Lily Casey was born in 1901 in a one-room dugout in West Texas, on a parched flood plain on the banks of Salt Draw, near the Pecos River. Reading the word “dugout” early in these pages will set off a memory loop in the minds of the millions of women (and not a few men) who grew up reading Laura Ingalls Wilder’s “Little House” books about her pioneer girlhood in the 1870s and ’80s, back when families traveled by covered wagon, not S.U.V. In 1874, Charles and Caroline Ingalls (Pa and Ma) moved their growing family into a grass-covered dugout on the Minnesota prairie. Garth Williams’s illustrations depicted the place as a flower-strewn, bucolic hobbit hole. When a steer’s leg came crashing through its sod ceiling, Wilder wrote that Ma and Laura “laughed because it was funny to live in a house where a steer could step through the roof. It was like being rabbits.”

The Caseys’ dugout was less jolly: “scorpions, lizards, snakes, gophers, centi­pedes and moles wormed their way out of our walls and ceilings.” In rainstorms, Walls writes, “the dugout turned to mud. Sometimes clumps of that mud dropped from the ceiling and you had to put it back in place.” Once, during an Easter dinner, a rattlesnake dropped onto the table, and Lily’s father took a break from carving the ham to chop off its head.

Wilder’s stories have acquired such mythic power (in “The Glass Castle,” Walls lists them among her favorite childhood books) that it can be easy to forget how many American families shared similar histories, each with their own touchstones of calamity, endurance and hard-won reward. With convincing, unprettified narration, Walls weaves her own ancestor into this collective rough-and-tumble heritage.

Like Laura Ingalls, Lily Casey grew up on farms in sparsely populated country, learning self-reliance and doing chores without complaint. At age 5, she helped her father train carriage-horse teams and, once a week, hitched up the buckboard and drove into a nearby town to sell eggs. After the family’s dugout collapsed in a flood and a tornado smashed in the roof of their next house, the Caseys moved to a ranch in New Mexico. Because her father had a gimpy leg and a speech impediment, and “was never the most practical man in the world,” it was Lily, age 11, who hired and fired laborers and oversaw the tilling, planting, harvesting, peach picking and manure spreading. Her mother, who “worked very hard at being a lady,” was no help. She was “dainty, only four and a half feet tall, and her feet were so small that she had to wear button-up boots made for girls.” While her mother wore corsets and rubbed her hands with a paste of honey, lemon juice and borax to keep them white, Lily acted as ranch foreman (and tightened her mother’s laces, as needed).

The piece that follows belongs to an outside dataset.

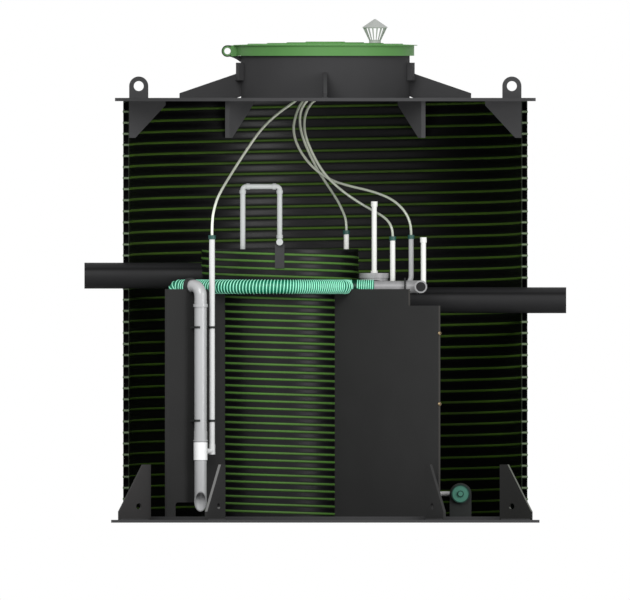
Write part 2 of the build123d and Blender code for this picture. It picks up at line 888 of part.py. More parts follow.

At 13, Lily was permitted to leave the ranch to go to school in Santa Fe, but she had to leave midway through the term after her father squandered her tuition money on four Great Danes, dreaming of puppy mill riches. But a neighbor, Old Man Pucket, shot the dogs almost immediately, claiming they had spooked his cattle. No matter. As the Ingalls family would say, “Where there’s a will, there’s a way.” As restitution, Old Man Pucket gave the Caseys eight “half-broke” mustangs — unshod and unused to the saddle. It was one of these, a mare, that Lily lassoed, tamed, broke and rode off on, alone, to a teaching job 500 miles west, in Red Lake, Ariz. She was 15 at the time, the same age Laura Ingalls was when she took a job at a lonely prairie school to help her family’s finances.

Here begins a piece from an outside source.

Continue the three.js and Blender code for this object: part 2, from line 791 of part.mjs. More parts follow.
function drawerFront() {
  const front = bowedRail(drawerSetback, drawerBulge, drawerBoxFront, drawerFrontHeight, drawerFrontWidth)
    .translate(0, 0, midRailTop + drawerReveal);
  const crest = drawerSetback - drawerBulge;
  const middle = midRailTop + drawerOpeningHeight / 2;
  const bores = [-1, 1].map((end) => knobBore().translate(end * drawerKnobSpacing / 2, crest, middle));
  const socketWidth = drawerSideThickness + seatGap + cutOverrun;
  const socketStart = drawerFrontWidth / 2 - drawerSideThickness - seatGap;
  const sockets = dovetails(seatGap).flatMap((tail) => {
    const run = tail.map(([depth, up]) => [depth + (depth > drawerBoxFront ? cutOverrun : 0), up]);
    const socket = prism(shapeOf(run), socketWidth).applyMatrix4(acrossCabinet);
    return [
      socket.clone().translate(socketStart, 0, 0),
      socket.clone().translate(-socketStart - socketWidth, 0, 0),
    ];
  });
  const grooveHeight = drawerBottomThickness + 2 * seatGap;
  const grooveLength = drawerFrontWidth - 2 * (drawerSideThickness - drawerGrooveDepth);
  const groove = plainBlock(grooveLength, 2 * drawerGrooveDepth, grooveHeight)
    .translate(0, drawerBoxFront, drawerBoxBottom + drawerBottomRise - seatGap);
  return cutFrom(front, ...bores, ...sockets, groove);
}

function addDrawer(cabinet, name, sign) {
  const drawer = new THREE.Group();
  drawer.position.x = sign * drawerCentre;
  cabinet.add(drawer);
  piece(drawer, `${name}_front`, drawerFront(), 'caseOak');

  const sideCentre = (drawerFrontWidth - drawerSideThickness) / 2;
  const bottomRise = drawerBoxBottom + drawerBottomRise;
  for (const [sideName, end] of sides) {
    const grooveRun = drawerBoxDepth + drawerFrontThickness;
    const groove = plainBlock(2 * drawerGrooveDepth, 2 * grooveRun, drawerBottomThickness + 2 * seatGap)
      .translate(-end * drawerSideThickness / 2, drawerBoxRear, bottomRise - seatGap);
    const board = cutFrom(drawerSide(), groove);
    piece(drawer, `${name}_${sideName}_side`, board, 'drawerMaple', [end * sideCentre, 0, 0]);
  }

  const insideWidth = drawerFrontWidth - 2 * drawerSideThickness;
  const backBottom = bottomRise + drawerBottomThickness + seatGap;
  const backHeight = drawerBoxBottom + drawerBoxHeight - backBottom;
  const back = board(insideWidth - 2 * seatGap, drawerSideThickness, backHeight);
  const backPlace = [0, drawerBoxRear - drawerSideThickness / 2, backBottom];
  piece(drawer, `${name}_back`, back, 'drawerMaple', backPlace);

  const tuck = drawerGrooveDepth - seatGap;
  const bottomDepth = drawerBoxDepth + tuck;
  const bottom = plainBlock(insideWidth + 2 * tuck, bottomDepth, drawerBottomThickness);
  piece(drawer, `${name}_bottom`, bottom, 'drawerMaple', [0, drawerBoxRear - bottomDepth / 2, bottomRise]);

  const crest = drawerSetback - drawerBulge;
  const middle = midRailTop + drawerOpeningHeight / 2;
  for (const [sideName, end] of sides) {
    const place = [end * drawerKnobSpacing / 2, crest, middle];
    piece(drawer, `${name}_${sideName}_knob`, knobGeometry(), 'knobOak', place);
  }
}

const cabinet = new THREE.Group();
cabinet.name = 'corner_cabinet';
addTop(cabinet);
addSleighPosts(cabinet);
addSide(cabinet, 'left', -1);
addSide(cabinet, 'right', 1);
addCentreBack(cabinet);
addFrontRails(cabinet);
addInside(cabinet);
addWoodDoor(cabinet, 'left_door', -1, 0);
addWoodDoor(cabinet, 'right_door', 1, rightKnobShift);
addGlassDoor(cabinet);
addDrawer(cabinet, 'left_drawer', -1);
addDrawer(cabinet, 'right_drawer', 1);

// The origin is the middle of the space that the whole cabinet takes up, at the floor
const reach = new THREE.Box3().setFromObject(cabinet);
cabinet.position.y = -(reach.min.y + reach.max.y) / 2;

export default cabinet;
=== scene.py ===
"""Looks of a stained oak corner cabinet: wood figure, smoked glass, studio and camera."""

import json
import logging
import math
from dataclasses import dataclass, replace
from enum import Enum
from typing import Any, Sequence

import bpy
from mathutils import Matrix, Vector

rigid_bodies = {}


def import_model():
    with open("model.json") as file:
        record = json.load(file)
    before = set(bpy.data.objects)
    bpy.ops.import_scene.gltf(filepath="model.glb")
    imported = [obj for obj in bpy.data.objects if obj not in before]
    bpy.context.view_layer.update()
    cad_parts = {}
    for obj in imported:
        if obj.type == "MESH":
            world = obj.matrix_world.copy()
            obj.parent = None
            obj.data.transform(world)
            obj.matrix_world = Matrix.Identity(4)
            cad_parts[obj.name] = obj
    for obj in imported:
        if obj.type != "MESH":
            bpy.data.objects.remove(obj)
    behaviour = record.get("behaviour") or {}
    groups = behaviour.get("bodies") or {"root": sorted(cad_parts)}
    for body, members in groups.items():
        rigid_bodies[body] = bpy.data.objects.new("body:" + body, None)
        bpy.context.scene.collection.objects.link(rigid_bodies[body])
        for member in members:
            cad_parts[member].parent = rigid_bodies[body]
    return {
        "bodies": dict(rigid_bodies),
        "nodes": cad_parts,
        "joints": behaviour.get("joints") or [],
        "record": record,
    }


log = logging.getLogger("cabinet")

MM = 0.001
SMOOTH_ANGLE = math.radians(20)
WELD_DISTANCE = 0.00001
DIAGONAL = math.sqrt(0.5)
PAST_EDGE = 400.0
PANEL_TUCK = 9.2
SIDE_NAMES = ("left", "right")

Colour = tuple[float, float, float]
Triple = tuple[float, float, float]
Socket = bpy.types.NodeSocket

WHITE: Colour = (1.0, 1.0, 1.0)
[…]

Unlike Ingalls, Lily Casey wasn’t homesick; she relished her independence. “I’d been on the road, out in the sun and sleeping in the open, for 28 days. I was tired and caked with dirt. I’d lost weight, my clothes were heavy with grime and hung loosely, and when I looked in a mirror, my face seemed harder. . . . But I had made it.” The circumstances of the two young teachers’ employment were also different. Ingalls got her job because teachers were scarce out west in the 1880s. Lily got hers because World War I was on, men were overseas, and certified lady teachers had left their schoolhouses to take factory jobs.

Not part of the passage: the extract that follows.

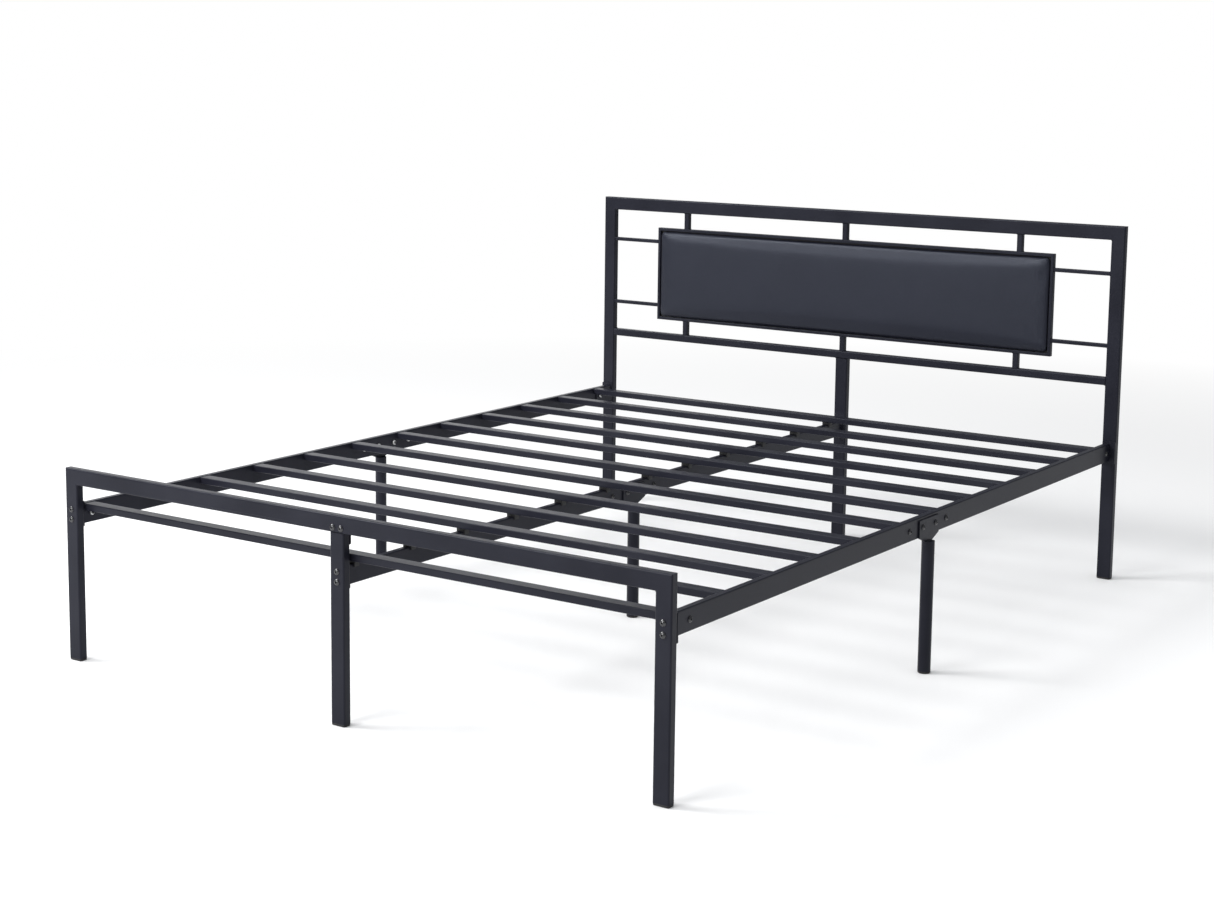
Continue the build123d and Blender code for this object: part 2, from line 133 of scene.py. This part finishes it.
class Finish:
    """One material, with a Principled shader and helpers that add nodes before it."""

    def __init__(self, name, **constants):
        self.material = bpy.data.materials.new(name)
        self.material.use_nodes = True
        self.tree = self.material.node_tree
        self.shader = self.tree.nodes["Principled BSDF"]
        for socket, value in constants.items():
            self.shader.inputs[socket.replace("_", " ")].default_value = value

    def node(self, kind, settings, inputs, output=0):
        """Adds one node: its settings first, then the values or wires of its sockets."""
        added = self.tree.nodes.new(kind)
        for name, value in settings.items():
            if name == "stops":
                while len(added.color_ramp.elements) < len(value):
                    added.color_ramp.elements.new(1.0)
                for element, (position, tone) in zip(added.color_ramp.elements, value):
                    element.position = position
                    element.color = (tone, tone, tone, 1)
            else:
                setattr(added, name, value)
        for socket, value in inputs.items():
            self.join(value, added.inputs[socket])
        return Wire(self, added.outputs[output])

    def join(self, value, socket):
        """Plugs a wire into a socket, or sets the socket to a plain value."""
        if isinstance(value, Wire):
            self.tree.links.new(value.socket, socket)
        else:
            socket.default_value = value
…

For four years, blissfully freed from back-breaking ranch chores, Lily taught school in Arizona. But when the seasoned teachers returned after the war, she had to start all over again. She found work as a maid in Chicago (her first employer fired her, saying, “You don’t seem to know your place”), married and dumped a two-­timing no-account scoundrel, then took some college courses and moved back to Red Lake to teach school. There she met the man, Jim Smith, who would become Jeannette Walls’s grandfather — just in time for the Great Depression.

The Smiths rode out the hard times by managing a 100,000-acre cattle ranch for its British owners, fighting both the elements and the tax collector. Lily made chairs out of orange crates and drinking cups out of coffee cans, and sent her two children out to scavenge bottles for the refund money. When Rose Mary was little, she relished their rugged life, but hated to watch the cowboys on the ranch break wild horses. “I feel bad for the horses,” she told Lily. “They just want to be free.” “In this life,” her mother responded, “hardly anyone gets to do what they want to do.” But when Rose Mary Smith grew up and met Rex Walls, they resolved to do just that.

In an author’s note, Walls writes that she considers “Half Broke Horses” less a novel than an “oral history, a retelling of stories handed down by my family through the years.” But her grandmother’s eventful trajectory would never be known to the rest of us had Walls not set these memories down on paper. Her grandmother, many years ago, opposed Rose Mary’s marriage to Rex Walls. “My daughter needs an anchor,” she told him. “The problem with being attached to an anchor,” he retorted, is that it makes it “hard to fly.” Rose Mary got to fly, in a way; but Lily Casey Smith also got her wish. Rose Mary eventually found an anchor in the form of her daughter — the third generation of a line of indomitable women whose paths she has inscribed on the permanent record, enriching the common legend of our American past.

Liesl Schillinger is a regular contributor to the Book Review.